In the books The Oldest Member sits in the clubhouse bar telling long rambling anecdotes to anyone who comes near.  My idea was to use the character to start telling one of the stories, but he becomes increasing muddled and ends up telling the four tales, interwoven with each other.

‘On the broad terrace, outside his palace’, I begin.  The first story is set in the mystical, ancient land of Oom.  The King spots a gardener behaving strangely and this where I use Ed, in his Highland costume: ‘..he saw a stranger bearded fellow, with bushy eyebrows and a face like a walnut.  ‘who is that?’  ‘It seems a harsh thing to say of any man, your majesty, but he is a Scotsman!’

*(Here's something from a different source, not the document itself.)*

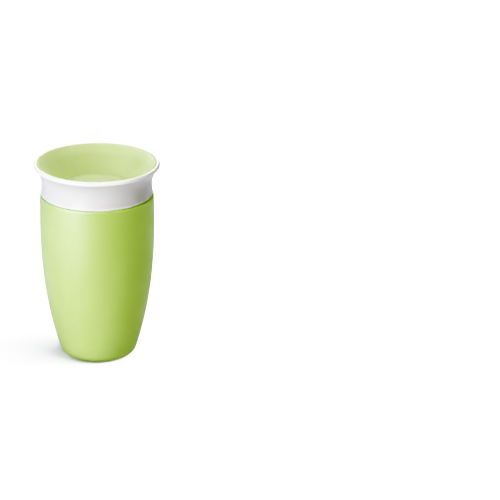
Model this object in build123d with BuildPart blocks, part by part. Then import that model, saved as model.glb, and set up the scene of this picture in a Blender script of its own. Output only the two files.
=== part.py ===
from build123d import *
from math import cos, degrees, pi, radians, sin, sqrt
import os

# Spill-proof sippy cup that is drunk from anywhere round its rim.
#
# It comes apart into four pieces, all turned about the Z axis:
#   cup_body       the drinking cup, with a threaded neck inside its shoulder
#   collar_seal    the flat silicone washer between the neck and the collar
#   screw_collar   the screw-on ring with the flared drinking lip and the valve seat
#   sip_valve      the soft dish whose edge closes against the inside of the lip
#
# Units are millimetres. The origin is the centre of the base, on the table, and +Z is up.

# ---- Overall size ----
total_height = 134.0
lip_radius = 42.0               # outermost point of the drinking lip
body_radius = 38.05             # widest part of the cup
body_widest_z = 95.0
shoulder_radius = 37.75
shoulder_z = 112.4              # ledge that the collar's skirt comes down to
skirt_radius = 37.25            # lower edge of the collar
waist_radius = 36.7             # narrowest part of the collar, where the lip starts to flare
waist_z = total_height - 14.1

# ---- Cup body ----
wall = 2.0
standing_radius = 17.9          # outer edge of the ring that the cup stands on
foot_fillet = 8.0
foot_lean = radians(18.0)       # lean of the wall from the vertical just above the foot
foot_handle = 30.7              # how far the wall keeps that lean, as a curve handle
belly_handle = 31.2             # how far the wall stays upright below its widest part
shoulder_edge = 1.2
inner_shoulder_z = 103.5        # top of the parallel wall inside, where it turns in to the neck
inner_shoulder_handle = 3.6
recess_radius = 13.0
recess_depth = 1.2
floor_z = 3.4
inner_foot_fillet = 6.0
gate_radius = 2.2               # moulding gate in the middle of the base
gate_step = 0.5
foot_edge = 0.5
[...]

Everybody laughs and I have them onside.

The show goes very well indeed and the lines stay firmly in place.  There is a slight glitch towards the end of the second half and I don’t break into one of the stories with another when I should, but it doesn’t affect the overall running of the script and is easily retrievable.

I am very pleased with the way it has gone.

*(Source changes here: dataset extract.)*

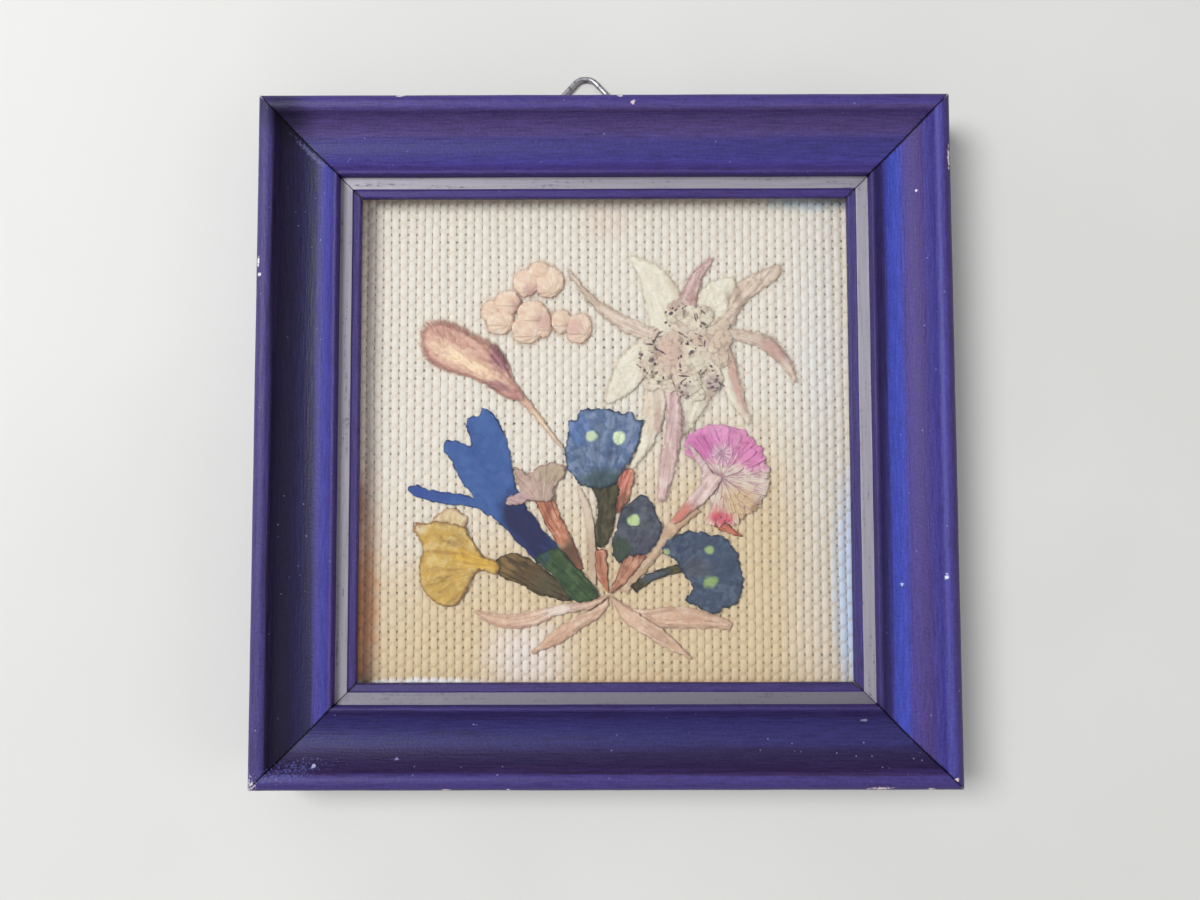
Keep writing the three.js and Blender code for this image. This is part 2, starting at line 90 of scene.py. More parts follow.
def linear(code: str) -> Colour:
    """Turns a colour as seen on a screen into the shader's linear one.

    Args:
        code: Six hexadecimal digits, red, green and blue.

    Returns:
        Red, green, blue and alpha from 0 to 1.
    """
    parts = [int(code[i:i + 2], 16) / 255 for i in (0, 2, 4)]
    red, green, blue = (p / 12.92 if p <= 0.04045 else ((p + 0.055) / 1.055) ** 2.4 for p in parts)
    return red, green, blue, 1.0


def ease(share: float) -> float:
    """Smooth step from 0 to 1 as share goes from 0 to 1."""
    share = min(max(share, 0.0), 1.0)
    return share * share * (3 - 2 * share)


# ---- Shader maths ----


class Signal:
    """A shader value that Python's operators work on."""

    def __init__(self, bench: "Bench", socket: bpy.types.NodeSocket) -> None:
        """Keeps the bench that new nodes go on, and the socket that holds the value."""
        self.bench = bench
        self.socket = socket

    def __add__(self, other: "Value") -> "Signal":
        """Sum."""
        return self.bench.maths("ADD", self, other)

    def __radd__(self, other: "Value") -> "Signal":
        """Sum, from the right."""
        return self.bench.maths("ADD", other, self)

    def __sub__(self, other: "Value") -> "Signal":
        """Difference."""
        return self.bench.maths("SUBTRACT", self, other)

    def __rsub__(self, other: "Value") -> "Signal":
        """Difference, from the right."""
        return self.bench.maths("SUBTRACT", other, self)

    def __mul__(self, other: "Value") -> "Signal":
        """Product."""
        return self.bench.maths("MULTIPLY", self, other)

    def __rmul__(self, other: "Value") -> "Signal":
        """Product, from the right."""
        return self.bench.maths("MULTIPLY", other, self)


Value = Union[Signal, float]
Feed = Union[Signal, bpy.types.NodeSocket, float, str, Sequence[float]]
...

Lots of people come up to me and say how much they have enjoyed it.  The lady from the Wodehouse society?  She thinks I should be touring all of the WS chapters throughout America.  Oh, my what a huge weight off my shoulders.

I am ready to get back to the hotel and pack up all of my belongings, before saying good bye to the clubhouse staff and indeed to all of the Riverside Dickens Festival folk.

It has been a marvellous two day visit and hopefully I will see them all again soon.

In the hotel I have a glass of wine and a warmed-up chocolate chunk cookie (after all, I do like my desserts) and ponder the evening’s events.

Top Hole has dominated the early part of this tour and I am very glad that I will not to have to worry about it any longer.  Does that mean no more line learning?  No.  I now have to re-learn Dickens’s great ghost story The Signalman, which I will be performing in Omaha in a few days time.

No rest for the wicked and even as I ride up to in the lift I am already muttering ‘Halloa! below there…..’

This is no time for a proper rehearsal however, and I am soon in bed and ready to sleep.